I dodged the haphazard critter long enough to see a shop with a well-placed menu board at the entrance.
This became more of an attraction than the nuclear lizard.
The menu board positioned in front of Coffee Bean & Tea Leaf had two words that I was unfamiliar with: cappuccino and latte. That afternoon, I had nothing to do except avoid the fantasy reptile, who had relocated to torture other unwitting shoppers.
Entering the small shop, the first thing that caught my attention was the cozy lighting. After a welcome and a full acknowledgment that I couldn't pronounce the words on her board, the older lady behind the counter introduced me to an elixir that would become a decades-old mainstay.
"Well, a Caffe mocha is going to be espresso, chocolate, and frothed milk... "
"All I heard was chocolate. Let's do this."
I had a trial of all three that day and was hooked. The matron saw my excitement and told me about a coffeehouse not too far away.
"I'm sorry, my memory's slipping on me today. You can't miss it. It's on the main drag. They have that blond girl that sings pretty. I mean, she's pretty too. Can't remember her name. Those college kids will know. Something about her teeth. But she's pretty. Sings pretty. The coffee's great there and you can relax."
The incoming blur of purple reptile was growing in view as the costumed figure ran full tilt, but the speed was not nearly as fast as the short bearded man chasing it. With a diving tackle, the man lunged and brought the fumbling purple critter down like a Super Bowl quarterback sack.
The attacker straddled the prone character and began pounding it with both fists like an MMA fighter, offering no reprieve and repeatedly screaming, "You keep your f*cking hands off my daughter!"

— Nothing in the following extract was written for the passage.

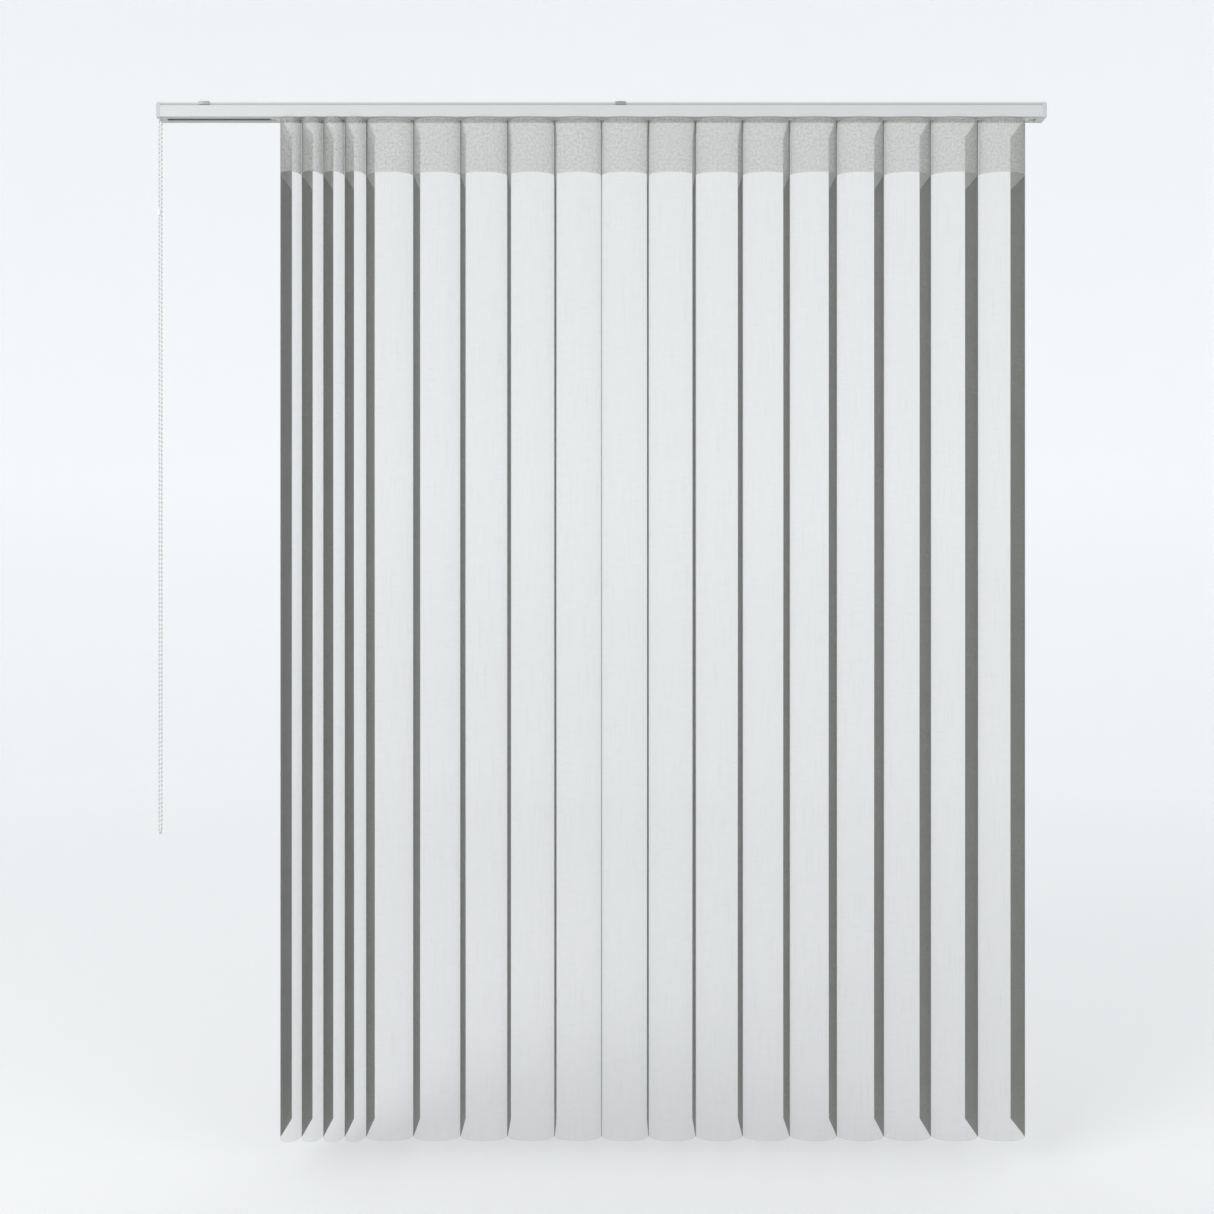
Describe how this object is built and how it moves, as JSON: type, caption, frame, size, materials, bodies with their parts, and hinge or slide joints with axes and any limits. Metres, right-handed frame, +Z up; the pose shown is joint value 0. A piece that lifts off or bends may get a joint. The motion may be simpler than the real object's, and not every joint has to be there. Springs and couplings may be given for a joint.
{
  "type": "vertical blind",
  "caption": "Vertical blind with a slim white headrail, a bead chain, turning fabric vanes and a softly scalloped sheer curtain in front of them.",
  "frame": {"origin": "centre of the headrail's top face, at the middle of its length and depth", "axes": "+X along the headrail, away from the chain; -Y into the room, +Y towards the window; +Z up"},
  "size_m": [1.487, 0.1207, 1.7335],
  "materials": {
    "headrail_coat": "white powder coat, satin",
    "cap_plastic": "satin",
    "carrier_plastic": "satin",
    "spring_steel": "satin",
    "rod_aluminium": "satin",
    "chain_plastic": "gloss",
    "connector_plastic": "gloss",
    "cord_braid": "matte",
    "sheer_cloth": "matte",
    "vane_cloth": "matte"
  },
  "bodies": {
    "rail": {"headrail": "headrail_coat", "control_end_cap": "cap_plastic", "idler_end_cap": "cap_plastic", "mounting_bracket_left": "spring_steel", "mounting_bracket_middle": "spring_steel", "bead_chain": "chain_plastic", "chain_connector": "connector_plastic", "traverse_cord": "cord_braid", "idler_pin": "spring_steel", "sheer_curtain": "sheer_cloth", "carrier_19": "carrier_plastic"},
    "tilt_drive": {"tilt_rod": "rod_aluminium", "chain_sprocket": "carrier_plastic"},
    "idler_pulley": {"idler_pulley": "carrier_plastic"},
    "vane_19": {"vane_19": "vane_cloth"},
    "carrier_18": {"carrier_18": "carrier_plastic"},
    "vane_18": {"vane_18": "vane_cloth"},
    "carrier_17": {"carrier_17": "carrier_plastic"},
    "vane_17": {"vane_17": "vane_cloth"},
    "carrier_16": {"carrier_16": "carrier_plastic"},
    "vane_16": {"vane_16": "vane_cloth"},
    "carrier_15": {"carrier_15": "carrier_plastic"},
    "vane_15": {"vane_15": "vane_cloth"},
    "carrier_14": {"carrier_14": "carrier_plastic"},
    "vane_14": {"vane_14": "vane_cloth"},
    "carrier_13": {"carrier_13": "carrier_plastic"},
    "vane_13": {"vane_13": "vane_cloth"},
    "carrier_12": {"carrier_12": "carrier_plastic"},
    "vane_12": {"vane_12": "vane_cloth"},
    "carrier_11": {"carrier_11": "carrier_plastic"},
    "vane_11": {"vane_11": "vane_cloth"},
    "carrier_10": {"carrier_10": "carrier_plastic"},
    "vane_10": {"vane_10": "vane_cloth"},
    "carrier_09": {"carrier_09": "carrier_plastic"},
    "vane_09": {"vane_09": "vane_cloth"},
    "carrier_08": {"carrier_08": "carrier_plastic"},
    "vane_08": {"vane_08": "vane_cloth"},
    "carrier_07": {"carrier_07": "carrier_plastic"},
    "vane_07": {"vane_07": "vane_cloth"},
    "carrier_06": {"carrier_06": "carrier_plastic"},
    "vane_06": {"vane_06": "vane_cloth"},
    "carrier_05": {"carrier_05": "carrier_plastic"},
    "vane_05": {"vane_05": "vane_cloth"},
    "carrier_04": {"carrier_04": "carrier_plastic"},
    "vane_04": {"vane_04": "vane_cloth"},
    "carrier_03": {"carrier_03": "carrier_plastic"},
    "vane_03": {"vane_03": "vane_cloth"},
    "carrier_02": {"carrier_02": "carrier_plastic"},
    "vane_02": {"vane_02": "vane_cloth"},
    "carrier_01": {"carrier_01": "carrier_plastic"},
    "vane_01": {"vane_01": "vane_cloth"}
  },
  "joints": [
    {"name": "carrier_18_slide", "type": "slide", "parent": "rail", "child": "carrier_18", "axis": [1, 0, 0], "range_m": [0, 0.043], "deforming": ["sheer_curtain"]},
    {"name": "carrier_17_slide", "type": "slide", "parent": "carrier_18", "child": "carrier_17", "axis": [1, 0, 0], "range_m": [0, 0.043], "deforming": ["sheer_curtain"]},
    {"name": "carrier_16_slide", "type": "slide", "parent": "carrier_17", "child": "carrier_16", "axis": [1, 0, 0], "range_m": [0, 0.043], "deforming": ["sheer_curtain"]},
    {"name": "carrier_15_slide", "type": "slide", "parent": "carrier_16", "child": "carrier_15", "axis": [1, 0, 0], "range_m": [0, 0.043], "deforming": ["sheer_curtain"]},
    {"name": "carrier_14_slide", "type": "slide", "parent": "carrier_15", "child": "carrier_14", "axis": [1, 0, 0], "range_m": [0, 0.043], "deforming": ["sheer_curtain"]},
    {"name": "carrier_13_slide", "type": "slide", "parent": "carrier_14", "child": "carrier_13", "axis": [1, 0, 0], "range_m": [0, 0.043], "deforming": ["sheer_curtain"]},
    {"name": "carrier_12_slide", "type": "slide", "parent": "carrier_13", "child": "carrier_12", "axis": [1, 0, 0], "range_m": [0, 0.043], "deforming": ["sheer_curtain"]},
    {"name": "carrier_11_slide", "type": "slide", "parent": "carrier_12", "child": "carrier_11", "axis": [1, 0, 0], "range_m": [0, 0.043], "deforming": ["sheer_curtain"]},
    {"name": "carrier_10_slide", "type": "slide", "parent": "carrier_11", "child": "carrier_10", "axis": [1, 0, 0], "range_m": [0, 0.043], "deforming": ["sheer_curtain"]},
    {"name": "carrier_09_slide", "type": "slide", "parent": "carrier_10", "child": "carrier_09", "axis": [1, 0, 0], "range_m": [0, 0.043], "deforming": ["sheer_curtain"]},
    {"name": "carrier_08_slide", "type": "slide", "parent": "carrier_09", "child": "carrier_08", "axis": [1, 0, 0], "range_m": [0, 0.043], "deforming": ["sheer_curtain"]},
    {"name": "carrier_07_slide", "type": "slide", "parent": "carrier_08", "child": "carrier_07", "axis": [1, 0, 0], "range_m": [0, 0.043], "deforming": ["sheer_curtain"]},
    {"name": "carrier_06_slide", "type": "slide", "parent": "carrier_07", "child": "carrier_06", "axis": [1, 0, 0], "range_m": [0, 0.043], "deforming": ["sheer_curtain"]},
    {"name": "carrier_05_slide", "type": "slide", "parent": "carrier_06", "child": "carrier_05", "axis": [1, 0, 0], "range_m": [0, 0.043], "deforming": ["sheer_curtain"]},
    {"name": "carrier_04_slide", "type": "slide", "parent": "carrier_05", "child": "carrier_04", "axis": [1, 0, 0], "range_m": [-0.043, 0], "deforming": ["sheer_curtain"]},
    {"name": "carrier_03_slide", "type": "slide", "parent": "carrier_04", "child": "carrier_03", "axis": [1, 0, 0], "range_m": [-0.043, 0], "deforming": ["sheer_curtain"]},
    {"name": "carrier_02_slide", "type": "slide", "parent": "carrier_03", "child": "carrier_02", "axis": [1, 0, 0], "range_m": [-0.043, 0], "deforming": ["sheer_curtain"]},
    {"name": "carrier_01_slide", "type": "slide", "parent": "carrier_02", "child": "carrier_01", "axis": [1, 0, 0], "range_m": [-0.043, 0], "deforming": ["sheer_curtain"]},
    {"name": "vane_19_tilt", "type": "hinge", "parent": "rail", "child": "vane_19", "pos_m": [0.711, 0, -0.03], "axis": [0, 0, 1], "range_deg": [-82, 82]},
    {"name": "vane_18_tilt", "type": "hinge", "parent": "carrier_18", "child": "vane_18", "pos_m": [0.632, 0, -0.03], "axis": [0, 0, 1], "range_deg": [-82, 82]},
    {"name": "vane_17_tilt", "type": "hinge", "parent": "carrier_17", "child": "vane_17", "pos_m": [0.553, 0, -0.03], "axis": [0, 0, 1], "range_deg": [-82, 82]},
    {"name": "vane_16_tilt", "type": "hinge", "parent": "carrier_16", "child": "vane_16", "pos_m": [0.474, 0, -0.03], "axis": [0, 0, 1], "range_deg": [-82, 82]},
    {"name": "vane_15_tilt", "type": "hinge", "parent": "carrier_15", "child": "vane_15", "pos_m": [0.395, 0, -0.03], "axis": [0, 0, 1], "range_deg": [-82, 82]},
    {"name": "vane_14_tilt", "type": "hinge", "parent": "carrier_14", "child": "vane_14", "pos_m": [0.316, 0, -0.03], "axis": [0, 0, 1], "range_deg": [-82, 82]},
    {"name": "vane_13_tilt", "type": "hinge", "parent": "carrier_13", "child": "vane_13", "pos_m": [0.237, 0, -0.03], "axis": [0, 0, 1], "range_deg": [-82, 82]},
    {"name": "vane_12_tilt", "type": "hinge", "parent": "carrier_12", "child": "vane_12", "pos_m": [0.158, 0, -0.03], "axis": [0, 0, 1], "range_deg": [-82, 82]},
    {"name": "vane_11_tilt", "type": "hinge", "parent": "carrier_11", "child": "vane_11", "pos_m": [0.079, 0, -0.03], "axis": [0, 0, 1], "range_deg": [-82, 82]},
    {"name": "vane_10_tilt", "type": "hinge", "parent": "carrier_10", "child": "vane_10", "pos_m": [0, 0, -0.03], "axis": [0, 0, 1], "range_deg": [-82, 82]},
    {"name": "vane_09_tilt", "type": "hinge", "parent": "carrier_09", "child": "vane_09", "pos_m": [-0.079, 0, -0.03], "axis": [0, 0, 1], "range_deg": [-82, 82]},
    {"name": "vane_08_tilt", "type": "hinge", "parent": "carrier_08", "child": "vane_08", "pos_m": [-0.158, 0, -0.03], "axis": [0, 0, 1], "range_deg": [-82, 82]},
    {"name": "vane_07_tilt", "type": "hinge", "parent": "carrier_07", "child": "vane_07", "pos_m": [-0.237, 0, -0.03], "axis": [0, 0, 1], "range_deg": [-82, 82]},
    {"name": "vane_06_tilt", "type": "hinge", "parent": "carrier_06", "child": "vane_06", "pos_m": [-0.316, 0, -0.03], "axis": [0, 0, 1], "range_deg": [-82, 82]},
    {"name": "vane_05_tilt", "type": "hinge", "parent": "carrier_05", "child": "vane_05", "pos_m": [-0.395, 0, -0.03], "axis": [0, 0, 1], "range_deg": [-82, 82]},
    {"name": "vane_04_tilt", "type": "hinge", "parent": "carrier_04", "child": "vane_04", "pos_m": [-0.431, 0, -0.03], "axis": [0, 0, 1], "range_deg": [-82, 82]},
    {"name": "vane_03_tilt", "type": "hinge", "parent": "carrier_03", "child": "vane_03", "pos_m": [-0.467, 0, -0.03], "axis": [0, 0, 1], "range_deg": [-82, 82]},
    {"name": "vane_02_tilt", "type": "hinge", "parent": "carrier_02", "child": "vane_02", "pos_m": [-0.503, 0, -0.03], "axis": [0, 0, 1], "range_deg": [-82, 82]},
    {"name": "vane_01_tilt", "type": "hinge", "parent": "carrier_01", "child": "vane_01", "pos_m": [-0.539, 0, -0.03], "axis": [0, 0, 1], "range_deg": [-82, 82]},
    {"name": "tilt_rod_turn", "type": "hinge", "parent": "rail", "child": "tilt_drive", "pos_m": [0, -0.0055, -0.0115], "axis": [1, 0, 0], "range_deg": [-738, 738]},
    {"name": "idler_pulley_spin", "type": "hinge", "parent": "rail", "child": "idler_pulley", "pos_m": [0.7352, 0, -0.0185], "axis": [0, 0, 1], "continuous": true}
  ],
  "couplings": [
    {"joint": "vane_18_tilt", "follows": "vane_19_tilt", "ratio": 1},
    {"joint": "vane_17_tilt", "follows": "vane_19_tilt", "ratio": 1},
    {"joint": "vane_16_tilt", "follows": "vane_19_tilt", "ratio": 1},
    {"joint": "vane_15_tilt", "follows": "vane_19_tilt", "ratio": 1},
    {"joint": "vane_14_tilt", "follows": "vane_19_tilt", "ratio": 1},
    {"joint": "vane_13_tilt", "follows": "vane_19_tilt", "ratio": 1},
    {"joint": "vane_12_tilt", "follows": "vane_19_tilt", "ratio": 1},
    {"joint": "vane_11_tilt", "follows": "vane_19_tilt", "ratio": 1},
    {"joint": "vane_10_tilt", "follows": "vane_19_tilt", "ratio": 1},
    {"joint": "vane_09_tilt", "follows": "vane_19_tilt", "ratio": 1},
    {"joint": "vane_08_tilt", "follows": "vane_19_tilt", "ratio": 1},
    {"joint": "vane_07_tilt", "follows": "vane_19_tilt", "ratio": 1},
    {"joint": "vane_06_tilt", "follows": "vane_19_tilt", "ratio": 1},
    {"joint": "vane_05_tilt", "follows": "vane_19_tilt", "ratio": 1},
    {"joint": "vane_04_tilt", "follows": "vane_19_tilt", "ratio": 1},
    {"joint": "vane_03_tilt", "follows": "vane_19_tilt", "ratio": 1},
    {"joint": "vane_02_tilt", "follows": "vane_19_tilt", "ratio": 1},
    {"joint": "vane_01_tilt", "follows": "vane_19_tilt", "ratio": 1},
    {"joint": "tilt_rod_turn", "follows": "vane_19_tilt", "ratio": 9}
  ]
}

He hit the figure so hard the costume head rotated, but the man continued to land blows until three uniformed security guards managed to pull him off.

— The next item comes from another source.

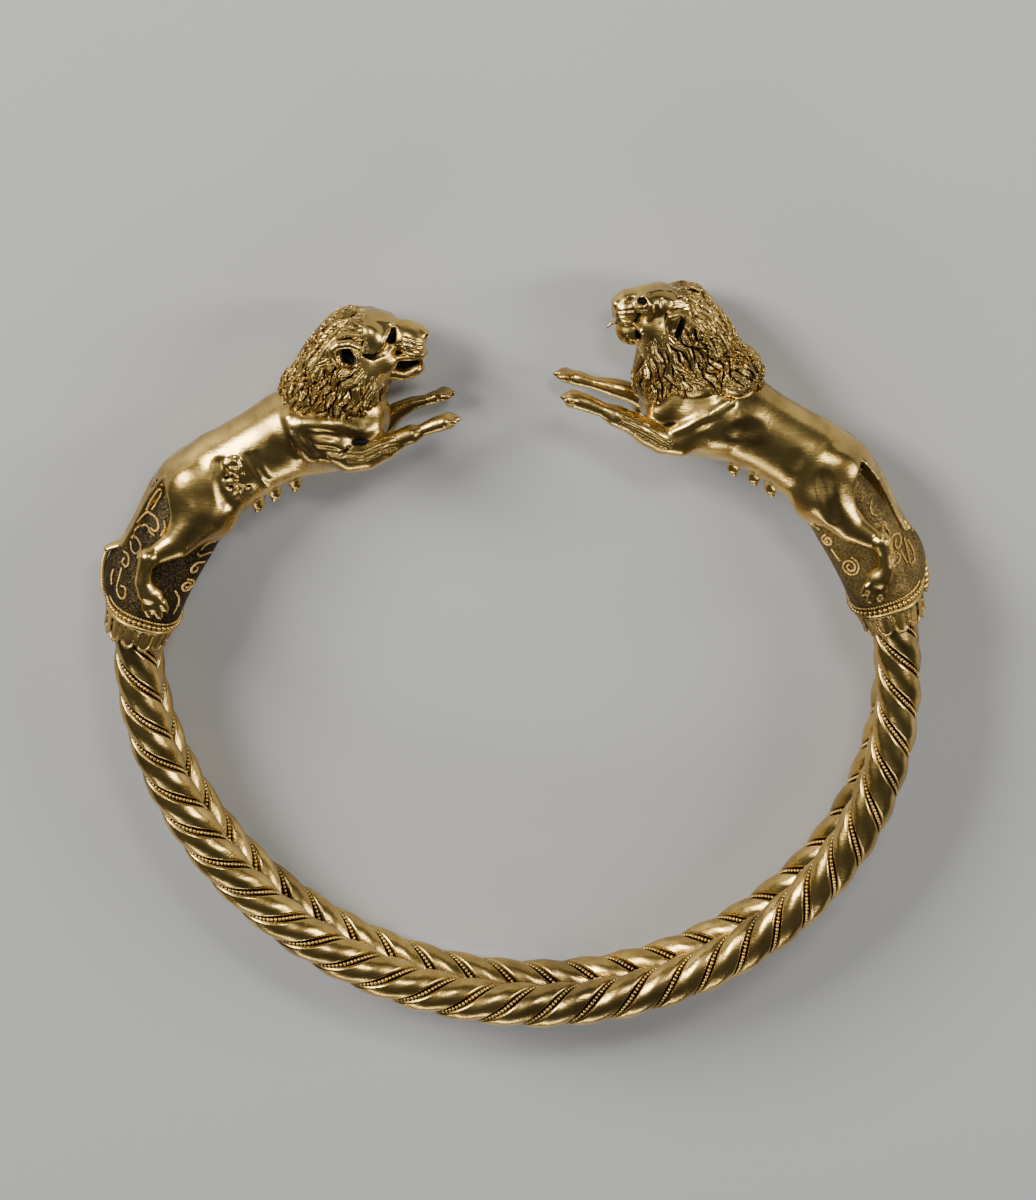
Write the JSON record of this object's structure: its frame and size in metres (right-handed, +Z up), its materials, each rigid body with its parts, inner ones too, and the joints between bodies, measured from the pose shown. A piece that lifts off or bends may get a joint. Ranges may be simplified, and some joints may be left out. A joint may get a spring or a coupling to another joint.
{
  "type": "gold bracelet with lioness finials",
  "caption": "Ancient open gold bracelet: twisted tubes laid side by side, ending in leaf-collared cuffs from which springing maned lionesses face each other.",
  "frame": {"origin": "under the middle of the bracelet, on the surface it lies on", "axes": "+Z up through the bracelet's thickness, +Y from the closed side of the hoop towards the lionesses, +X towards the right-hand lioness"},
  "size_m": [0.0888, 0.0876, 0.0124],
  "materials": {
    "hoop_gold": "satin gold with dark grooves and fine wear",
    "cuff_gold": "satin gold, dark in the ground between filigree wires",
    "lioness_gold": "burnished gold, dark between the locks of the mane"
  },
  "bodies": {
    "root": {"front_twisted_tube": "hoop_gold", "back_twisted_tube": "hoop_gold", "left_cuff": "cuff_gold", "right_cuff": "cuff_gold", "left_lioness": "lioness_gold", "right_lioness": "lioness_gold"}
  },
  "joints": []
}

"Well, that's gonna leave a mark," the lady at my side said bluntly in observation. "He has no idea what he's supposed to be doing."
"What is that thing supposed to be?" I asked her.
"You don't know who Barney is? You don't have kids?"
"Oh. Well, then forget you ever saw him and don't look for him when you do have 'em. I got grandkids, and if I had it to do over, I would have outlawed it. He's stupid."
After the mauling, a lady appeared to escort the recovering costumed figure to relative safety.
It wasn't dinner and a movie, but it was undoubtedly coffee and a sideshow.